The intermediate plateau. It’s the dance purgatory every serious ballroom enthusiast encounters. The thrilling leaps of the beginner phase are behind you, but the effortless flow of the advanced dancer still feels out of reach. You’re not stuck because you lack talent or effort—you’re stuck because your effort needs a new direction.

Progress at this stage is no longer about collecting more steps. It’s about deepening the quality of the movement you already own. It’s a shift from what you do to how you do it. To break through, you must change your practice, not just increase it.

The Strategic Shift: From Quantity to Quality

Advanced dancers aren't just doing more; they are doing it differently. Their focus is granular, strategic, and often uncomfortable. They deconstruct. They isolate. They obsess over minutiae that intermediates overlook. To join them, you must adopt the same mindset.

Here are the three strategic focus areas that will create your breakthrough.

Focus Area 1: The Physics of Partnership (Beyond "Leading & Following")

At the intermediate level, partnership is often a negotiation of signals. To advance, it must become a conversation of physics. The goal is to create a single, unified body with two sets of legs, moving from a shared center.

Strategic Practice:

  • Center-to-Center Connection: Practice basic movements in closed hold with your focus solely on maintaining a constant, elastic pressure from your sternum to your partner’s. Ignore the steps. If the connection breaks or becomes rigid, stop, reset, and try again.
  • The "No-Arms" Drill: Dance a simple Waltz or Rumba basic with your hands clasped behind your back (Leader) or on your shoulders (Follower). Learn to initiate and respond using only torso rotation and weight change. This is terrifying and enlightening.
  • Weight Sharing, Not Weight Support: In postures like fallaway or promenade, think of sharing a single "weight cloud" between you. It’s not about holding each other up, but about mutually occupying the same balance point.

When you master this, leading and following stops being a series of prompts and becomes a continuous, fluid negotiation of momentum and balance.

Focus Area 2: Musical Alchemy (From Counting to Phrasing)

You dance on time.

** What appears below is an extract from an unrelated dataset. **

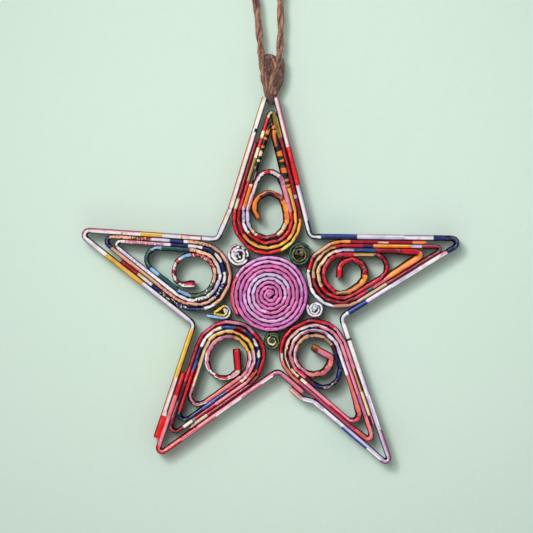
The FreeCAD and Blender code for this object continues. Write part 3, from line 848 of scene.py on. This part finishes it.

Now, you must dance inside the music. Musicality is what transforms a correct dance into a captivating one. It’s the difference between speaking words and reciting poetry.

Strategic Practice:

  • Listen Beyond the Beat: Isolate practice sessions where you do not dance. Just listen. Identify the melody, the baseline, the percussion, and—most importantly—the phrases. Most ballroom music is built in 32-bar phrases. Can you hear where one phrase ends and another begins?
  • Action & Inaction: Map your highlights (a sharp head turn, a dramatic leg line, a sudden stop) to musical highlights (a cymbal crash, a key change, a vocal flourish). Conversely, map moments of sustained, fluid movement to longer musical notes or softer passages.
  • Dance the Instrument: In Tango, can you move with the staccato violins? In Foxtrot, can you float with the saxophone line? In Viennese Waltz, can you capture the swell of the orchestra? Choose one instrument per practice and make its voice your movement’s intention.

Pro Insight: True musicality isn't just hitting accents. It's about embodying the character the music creates. A Waltz isn't just 1-2-3; it's rise and fall, it's longing, it's sweep. Let the music's emotion dictate your energy, not just your timing.

Focus Area 3: Intentional Body Architecture (From Shapes to Lines)

Intermediate dancers make shapes. Advanced dancers create lines that start in their toes and extend infinitely into the room. This is about treating your body as a dynamic sculpture with purpose in every segment.

Strategic Practice:

  • The Opposition Engine: Every powerful line is built on opposition. In a standing spin, the left shoulder pulls back as the right side launches forward. In a picture line, the extended foot pushes away as the back muscles pull the torso in the opposite direction. Practice isolating these opposing forces.
  • Foot-to-Head Connectivity: Before initiating any step, mentally connect the part of your foot that will move to the top of your head. Feel the movement energy travel through your ankle, knee, hip, side, and neck. A step is not a leg action; it’s a whole-body wave.
  • Practice in Slow Motion: At 25% speed, perform your most challenging figure. You will discover micro-muscle engagements, balance shifts, and preparative rotations you completely miss at full speed. This is where true body awareness is built.

This focus transforms your movement from looking "placed" to looking "inevitable."

The Path Forward

The plateau is not a wall. It’s a filter. It separates those content with competence from those hungry for artistry. Breaking through requires abandoning the comfort of your current practice routine for the targeted, often frustrating, work of deconstruction.

Choose one of these focus areas for your next month of practice. Drill it with obsessive, slow-motion detail. Record yourself. Analyze the difference. Feel the subtle, new sensations in your body and partnership.

Progress will no longer be measured in new steps learned, but in the newfound depth, power, and expression you bring to the steps you already know. That is the moment you cease to be an intermediate dancer and begin your journey into artistry.

Now, go to the studio. But this time, don't just practice. Investigate.